• _Task statement_
Please find all lines in the data that hold the string "imports" and copy them.

• _Records supplied_
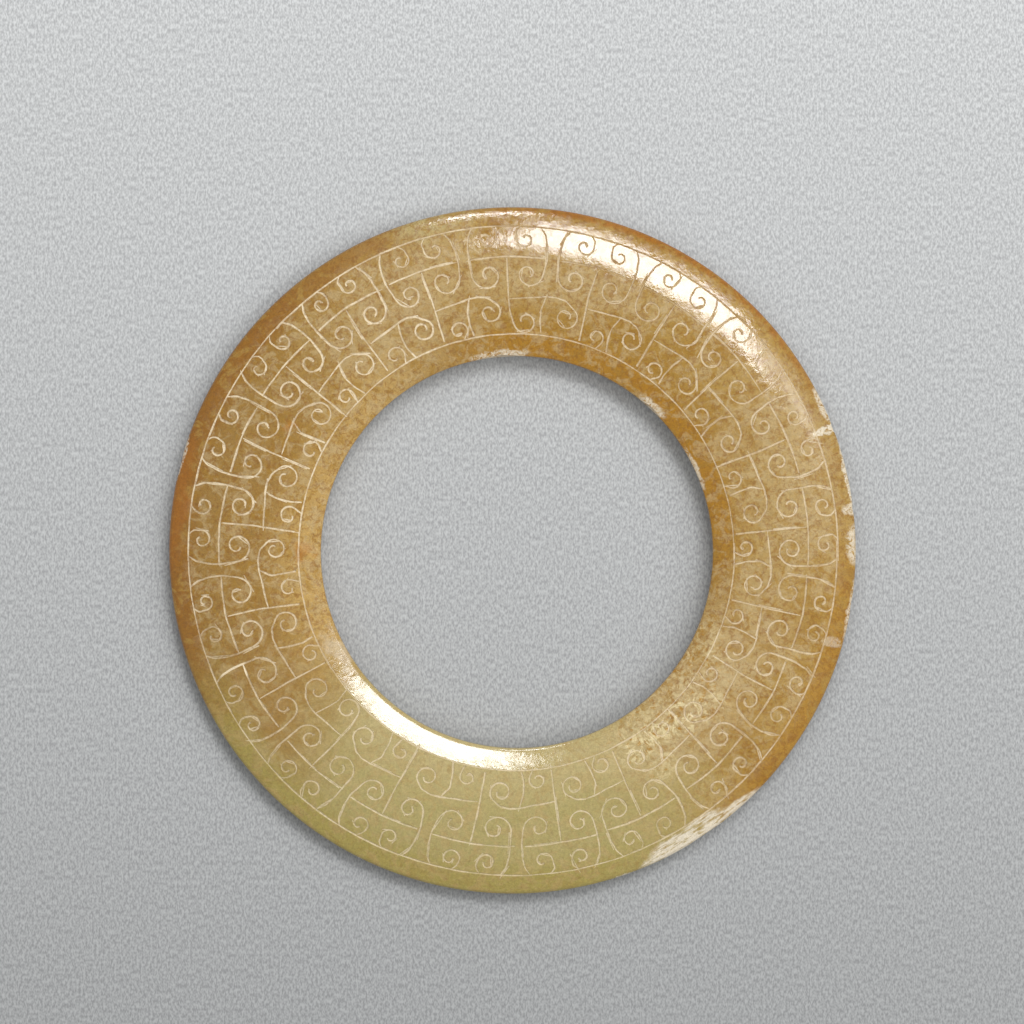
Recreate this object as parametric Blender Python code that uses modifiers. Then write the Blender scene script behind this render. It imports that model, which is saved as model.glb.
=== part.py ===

==

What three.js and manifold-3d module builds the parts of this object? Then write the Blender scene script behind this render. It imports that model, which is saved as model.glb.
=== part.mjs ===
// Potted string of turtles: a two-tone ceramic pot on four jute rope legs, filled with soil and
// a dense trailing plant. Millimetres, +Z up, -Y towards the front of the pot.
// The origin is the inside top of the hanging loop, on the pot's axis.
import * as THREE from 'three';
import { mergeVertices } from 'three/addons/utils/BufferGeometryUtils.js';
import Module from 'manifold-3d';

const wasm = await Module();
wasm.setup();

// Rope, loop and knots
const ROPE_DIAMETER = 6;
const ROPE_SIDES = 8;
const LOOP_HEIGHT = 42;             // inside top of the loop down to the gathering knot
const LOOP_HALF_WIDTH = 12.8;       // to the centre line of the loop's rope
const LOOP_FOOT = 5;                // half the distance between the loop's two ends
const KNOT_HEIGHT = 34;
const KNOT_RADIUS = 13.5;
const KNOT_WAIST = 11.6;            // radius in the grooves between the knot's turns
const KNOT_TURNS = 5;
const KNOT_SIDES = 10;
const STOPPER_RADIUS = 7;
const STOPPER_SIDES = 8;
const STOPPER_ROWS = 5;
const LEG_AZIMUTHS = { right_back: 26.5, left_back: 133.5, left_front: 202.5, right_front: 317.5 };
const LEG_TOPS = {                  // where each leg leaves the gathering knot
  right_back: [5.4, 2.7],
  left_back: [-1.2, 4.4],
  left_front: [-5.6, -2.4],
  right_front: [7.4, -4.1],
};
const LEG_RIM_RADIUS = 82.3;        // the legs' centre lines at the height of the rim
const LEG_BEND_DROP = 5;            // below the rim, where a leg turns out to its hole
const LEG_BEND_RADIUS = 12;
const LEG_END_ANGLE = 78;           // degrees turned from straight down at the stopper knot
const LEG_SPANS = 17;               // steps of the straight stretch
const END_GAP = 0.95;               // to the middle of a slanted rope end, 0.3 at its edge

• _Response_
Recreate this object as parametric Blender Python code that uses modifiers. Then write the Blender scene script behind this render. It imports that model, which is saved as model.glb.
What three.js and manifold-3d module builds the parts of this object? Then write the Blender scene script behind this render. It imports that model, which is saved as model.glb.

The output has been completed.